• PROBLEM STATEMENT
For this exercise, return only the lines from the line containing "const group = new THREE.Group();" through the line containing "if empty is", both ends included, exactly as they are.

• GIVEN MATERIAL
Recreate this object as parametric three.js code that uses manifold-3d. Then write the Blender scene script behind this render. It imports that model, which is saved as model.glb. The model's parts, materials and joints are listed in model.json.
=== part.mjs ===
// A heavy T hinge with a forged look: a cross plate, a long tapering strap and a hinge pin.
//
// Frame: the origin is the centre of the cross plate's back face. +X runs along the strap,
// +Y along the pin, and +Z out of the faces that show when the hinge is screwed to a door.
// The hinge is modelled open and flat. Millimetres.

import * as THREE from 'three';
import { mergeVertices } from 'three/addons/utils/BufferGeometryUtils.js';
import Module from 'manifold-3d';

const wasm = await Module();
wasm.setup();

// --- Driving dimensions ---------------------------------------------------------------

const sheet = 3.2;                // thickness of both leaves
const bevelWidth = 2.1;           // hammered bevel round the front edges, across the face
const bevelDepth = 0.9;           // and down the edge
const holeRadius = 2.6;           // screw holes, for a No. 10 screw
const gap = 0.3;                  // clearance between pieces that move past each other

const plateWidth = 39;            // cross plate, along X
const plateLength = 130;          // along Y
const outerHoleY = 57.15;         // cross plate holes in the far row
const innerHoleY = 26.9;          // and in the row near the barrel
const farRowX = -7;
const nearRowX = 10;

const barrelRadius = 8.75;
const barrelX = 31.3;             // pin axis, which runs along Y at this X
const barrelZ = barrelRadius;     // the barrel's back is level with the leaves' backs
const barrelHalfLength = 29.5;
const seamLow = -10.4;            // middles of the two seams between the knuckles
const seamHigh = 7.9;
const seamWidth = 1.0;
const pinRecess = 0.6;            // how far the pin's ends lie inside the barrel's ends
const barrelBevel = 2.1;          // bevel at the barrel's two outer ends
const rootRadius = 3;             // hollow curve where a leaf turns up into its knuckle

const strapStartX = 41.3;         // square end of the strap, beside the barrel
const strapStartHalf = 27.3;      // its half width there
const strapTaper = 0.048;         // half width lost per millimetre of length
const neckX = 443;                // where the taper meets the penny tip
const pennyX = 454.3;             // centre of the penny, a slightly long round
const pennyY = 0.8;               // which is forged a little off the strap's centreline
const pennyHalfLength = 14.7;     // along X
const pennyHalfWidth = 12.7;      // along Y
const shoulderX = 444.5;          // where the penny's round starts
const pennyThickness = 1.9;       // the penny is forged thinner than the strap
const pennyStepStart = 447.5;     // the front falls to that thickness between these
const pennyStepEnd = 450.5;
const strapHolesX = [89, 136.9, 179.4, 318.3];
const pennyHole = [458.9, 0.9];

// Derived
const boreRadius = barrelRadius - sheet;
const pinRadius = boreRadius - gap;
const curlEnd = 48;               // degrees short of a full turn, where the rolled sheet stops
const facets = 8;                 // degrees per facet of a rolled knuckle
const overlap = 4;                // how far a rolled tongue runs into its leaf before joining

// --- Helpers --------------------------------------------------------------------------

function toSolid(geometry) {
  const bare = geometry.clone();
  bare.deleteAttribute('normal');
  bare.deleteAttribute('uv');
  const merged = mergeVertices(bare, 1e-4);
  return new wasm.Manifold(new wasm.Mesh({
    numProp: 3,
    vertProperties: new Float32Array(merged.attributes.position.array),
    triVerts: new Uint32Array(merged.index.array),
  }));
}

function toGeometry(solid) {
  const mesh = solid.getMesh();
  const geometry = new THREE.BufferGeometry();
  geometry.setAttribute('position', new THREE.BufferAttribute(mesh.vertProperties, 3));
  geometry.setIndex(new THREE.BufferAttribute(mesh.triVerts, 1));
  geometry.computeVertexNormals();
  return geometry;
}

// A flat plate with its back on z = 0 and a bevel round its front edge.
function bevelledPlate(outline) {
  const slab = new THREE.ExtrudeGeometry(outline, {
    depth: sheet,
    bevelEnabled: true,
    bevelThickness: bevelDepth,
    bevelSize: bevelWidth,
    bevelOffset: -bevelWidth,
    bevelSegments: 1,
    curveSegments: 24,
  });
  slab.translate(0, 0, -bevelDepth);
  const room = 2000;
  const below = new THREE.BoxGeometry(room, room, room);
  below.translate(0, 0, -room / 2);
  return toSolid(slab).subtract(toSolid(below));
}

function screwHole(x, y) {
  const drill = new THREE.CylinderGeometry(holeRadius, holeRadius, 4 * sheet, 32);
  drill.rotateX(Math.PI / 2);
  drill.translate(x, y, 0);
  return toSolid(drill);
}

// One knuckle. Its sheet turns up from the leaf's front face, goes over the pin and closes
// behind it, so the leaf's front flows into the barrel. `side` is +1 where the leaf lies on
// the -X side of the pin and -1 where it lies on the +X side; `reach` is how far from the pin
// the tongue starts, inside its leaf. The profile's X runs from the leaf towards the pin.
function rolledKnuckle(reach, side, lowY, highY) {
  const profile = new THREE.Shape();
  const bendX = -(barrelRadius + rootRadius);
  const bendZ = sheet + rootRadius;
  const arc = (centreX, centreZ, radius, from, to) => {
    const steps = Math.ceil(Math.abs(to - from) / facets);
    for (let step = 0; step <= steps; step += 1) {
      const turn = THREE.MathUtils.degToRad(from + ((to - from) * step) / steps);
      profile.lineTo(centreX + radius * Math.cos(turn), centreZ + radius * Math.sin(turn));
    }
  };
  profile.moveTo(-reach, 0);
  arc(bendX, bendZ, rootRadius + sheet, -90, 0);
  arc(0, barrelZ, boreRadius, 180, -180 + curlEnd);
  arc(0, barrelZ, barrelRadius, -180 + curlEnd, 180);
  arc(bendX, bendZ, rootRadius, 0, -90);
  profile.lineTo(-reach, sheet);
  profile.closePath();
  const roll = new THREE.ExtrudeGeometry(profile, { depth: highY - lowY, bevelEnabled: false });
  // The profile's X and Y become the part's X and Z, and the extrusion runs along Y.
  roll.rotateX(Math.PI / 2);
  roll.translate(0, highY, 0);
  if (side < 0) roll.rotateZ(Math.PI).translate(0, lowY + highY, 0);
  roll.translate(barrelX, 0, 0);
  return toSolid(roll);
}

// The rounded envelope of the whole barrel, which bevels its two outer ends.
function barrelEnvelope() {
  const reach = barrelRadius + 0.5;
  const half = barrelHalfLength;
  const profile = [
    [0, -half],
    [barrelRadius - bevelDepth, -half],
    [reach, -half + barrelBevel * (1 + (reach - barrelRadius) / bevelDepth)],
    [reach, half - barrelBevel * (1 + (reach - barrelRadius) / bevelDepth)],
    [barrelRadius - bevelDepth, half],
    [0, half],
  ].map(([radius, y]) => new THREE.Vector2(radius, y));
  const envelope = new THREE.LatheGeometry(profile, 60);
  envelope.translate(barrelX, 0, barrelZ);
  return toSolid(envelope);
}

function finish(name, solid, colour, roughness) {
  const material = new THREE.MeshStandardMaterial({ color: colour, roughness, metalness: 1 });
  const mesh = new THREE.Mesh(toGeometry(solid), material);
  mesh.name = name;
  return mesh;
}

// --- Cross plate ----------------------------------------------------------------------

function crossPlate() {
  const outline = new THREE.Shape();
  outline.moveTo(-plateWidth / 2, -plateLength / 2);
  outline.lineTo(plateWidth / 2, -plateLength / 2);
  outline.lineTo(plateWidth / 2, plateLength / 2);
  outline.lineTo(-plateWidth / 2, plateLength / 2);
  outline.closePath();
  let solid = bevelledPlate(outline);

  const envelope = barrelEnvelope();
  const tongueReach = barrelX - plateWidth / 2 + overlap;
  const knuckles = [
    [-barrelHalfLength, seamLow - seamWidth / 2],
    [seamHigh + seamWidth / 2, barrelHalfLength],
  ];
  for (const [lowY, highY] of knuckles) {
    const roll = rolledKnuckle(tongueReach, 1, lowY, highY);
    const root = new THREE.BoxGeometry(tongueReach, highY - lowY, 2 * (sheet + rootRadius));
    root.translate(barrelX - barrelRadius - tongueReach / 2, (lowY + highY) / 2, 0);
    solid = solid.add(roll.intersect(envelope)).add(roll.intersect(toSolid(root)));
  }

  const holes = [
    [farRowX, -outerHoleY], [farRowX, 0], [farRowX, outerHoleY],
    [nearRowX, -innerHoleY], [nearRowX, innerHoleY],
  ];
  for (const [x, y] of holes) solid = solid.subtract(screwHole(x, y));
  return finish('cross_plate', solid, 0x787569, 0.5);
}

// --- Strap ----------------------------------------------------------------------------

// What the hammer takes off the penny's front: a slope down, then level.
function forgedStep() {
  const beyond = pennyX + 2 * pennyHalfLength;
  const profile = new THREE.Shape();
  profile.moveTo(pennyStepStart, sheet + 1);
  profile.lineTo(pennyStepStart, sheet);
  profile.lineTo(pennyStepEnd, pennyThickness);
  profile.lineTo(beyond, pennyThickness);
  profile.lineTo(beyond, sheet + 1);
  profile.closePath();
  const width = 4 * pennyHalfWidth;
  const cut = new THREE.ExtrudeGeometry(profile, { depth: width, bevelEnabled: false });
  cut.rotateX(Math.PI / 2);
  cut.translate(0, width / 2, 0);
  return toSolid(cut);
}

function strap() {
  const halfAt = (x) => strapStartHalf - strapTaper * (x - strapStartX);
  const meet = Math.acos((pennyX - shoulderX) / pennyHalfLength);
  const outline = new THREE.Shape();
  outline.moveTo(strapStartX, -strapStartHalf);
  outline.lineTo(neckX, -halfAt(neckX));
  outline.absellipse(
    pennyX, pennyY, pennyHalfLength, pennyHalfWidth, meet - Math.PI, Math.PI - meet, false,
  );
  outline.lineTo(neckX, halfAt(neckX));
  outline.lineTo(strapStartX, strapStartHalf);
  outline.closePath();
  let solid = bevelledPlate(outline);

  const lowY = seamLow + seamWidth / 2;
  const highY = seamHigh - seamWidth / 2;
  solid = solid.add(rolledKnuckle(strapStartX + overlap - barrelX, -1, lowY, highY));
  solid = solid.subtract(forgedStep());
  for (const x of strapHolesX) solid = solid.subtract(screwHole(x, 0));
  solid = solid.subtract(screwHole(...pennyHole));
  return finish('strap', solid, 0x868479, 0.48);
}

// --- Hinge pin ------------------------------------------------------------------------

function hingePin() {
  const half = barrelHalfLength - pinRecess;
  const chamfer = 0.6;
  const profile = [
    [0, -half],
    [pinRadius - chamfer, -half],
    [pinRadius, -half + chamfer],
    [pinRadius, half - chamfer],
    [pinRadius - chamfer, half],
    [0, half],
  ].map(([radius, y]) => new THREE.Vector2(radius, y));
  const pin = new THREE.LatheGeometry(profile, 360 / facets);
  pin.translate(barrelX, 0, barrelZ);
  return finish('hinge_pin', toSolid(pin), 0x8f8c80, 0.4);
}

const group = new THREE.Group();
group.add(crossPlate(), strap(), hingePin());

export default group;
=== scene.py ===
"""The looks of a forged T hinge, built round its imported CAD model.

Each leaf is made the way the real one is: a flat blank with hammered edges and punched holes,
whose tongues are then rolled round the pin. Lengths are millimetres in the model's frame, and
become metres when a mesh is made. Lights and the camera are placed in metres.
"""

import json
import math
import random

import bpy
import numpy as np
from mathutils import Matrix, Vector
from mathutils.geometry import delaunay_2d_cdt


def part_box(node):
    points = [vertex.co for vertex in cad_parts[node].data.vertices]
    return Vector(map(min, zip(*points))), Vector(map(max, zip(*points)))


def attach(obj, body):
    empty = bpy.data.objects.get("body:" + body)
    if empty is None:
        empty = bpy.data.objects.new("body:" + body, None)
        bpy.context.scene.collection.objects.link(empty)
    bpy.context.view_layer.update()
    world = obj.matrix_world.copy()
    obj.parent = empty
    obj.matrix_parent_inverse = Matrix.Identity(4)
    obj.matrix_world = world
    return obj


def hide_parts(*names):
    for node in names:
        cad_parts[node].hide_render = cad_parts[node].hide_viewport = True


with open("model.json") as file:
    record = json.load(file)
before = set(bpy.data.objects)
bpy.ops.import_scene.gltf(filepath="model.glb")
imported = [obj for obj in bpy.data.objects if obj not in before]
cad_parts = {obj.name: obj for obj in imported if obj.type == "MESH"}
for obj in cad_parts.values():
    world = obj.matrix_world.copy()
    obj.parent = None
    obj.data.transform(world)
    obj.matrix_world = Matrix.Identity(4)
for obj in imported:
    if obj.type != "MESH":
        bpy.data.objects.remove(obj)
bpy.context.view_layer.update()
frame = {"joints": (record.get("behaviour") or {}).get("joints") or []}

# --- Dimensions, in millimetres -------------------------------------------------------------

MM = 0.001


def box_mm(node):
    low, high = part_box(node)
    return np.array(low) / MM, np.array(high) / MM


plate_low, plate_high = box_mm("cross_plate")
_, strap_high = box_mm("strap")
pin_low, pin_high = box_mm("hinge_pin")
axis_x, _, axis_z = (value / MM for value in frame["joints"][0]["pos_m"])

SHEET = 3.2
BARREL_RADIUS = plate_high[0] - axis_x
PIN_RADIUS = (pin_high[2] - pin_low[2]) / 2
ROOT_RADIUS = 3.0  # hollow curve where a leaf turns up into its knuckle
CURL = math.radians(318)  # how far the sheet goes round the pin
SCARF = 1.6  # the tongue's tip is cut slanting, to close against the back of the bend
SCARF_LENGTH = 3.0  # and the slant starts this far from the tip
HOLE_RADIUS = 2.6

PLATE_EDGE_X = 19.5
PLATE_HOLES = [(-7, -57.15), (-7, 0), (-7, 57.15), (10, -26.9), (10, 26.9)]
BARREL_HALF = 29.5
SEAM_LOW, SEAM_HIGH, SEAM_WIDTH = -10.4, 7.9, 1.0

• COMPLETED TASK
const group = new THREE.Group();
group.add(crossPlate(), strap(), hingePin());

export default group;
=== scene.py ===
"""The looks of a forged T hinge, built round its imported CAD model.

Each leaf is made the way the real one is: a flat blank with hammered edges and punched holes,
whose tongues are then rolled round the pin. Lengths are millimetres in the model's frame, and
become metres when a mesh is made. Lights and the camera are placed in metres.
"""

import json
import math
import random

import bpy
import numpy as np
from mathutils import Matrix, Vector
from mathutils.geometry import delaunay_2d_cdt


def part_box(node):
    points = [vertex.co for vertex in cad_parts[node].data.vertices]
    return Vector(map(min, zip(*points))), Vector(map(max, zip(*points)))


def attach(obj, body):
    empty = bpy.data.objects.get("body:" + body)
    if empty is None:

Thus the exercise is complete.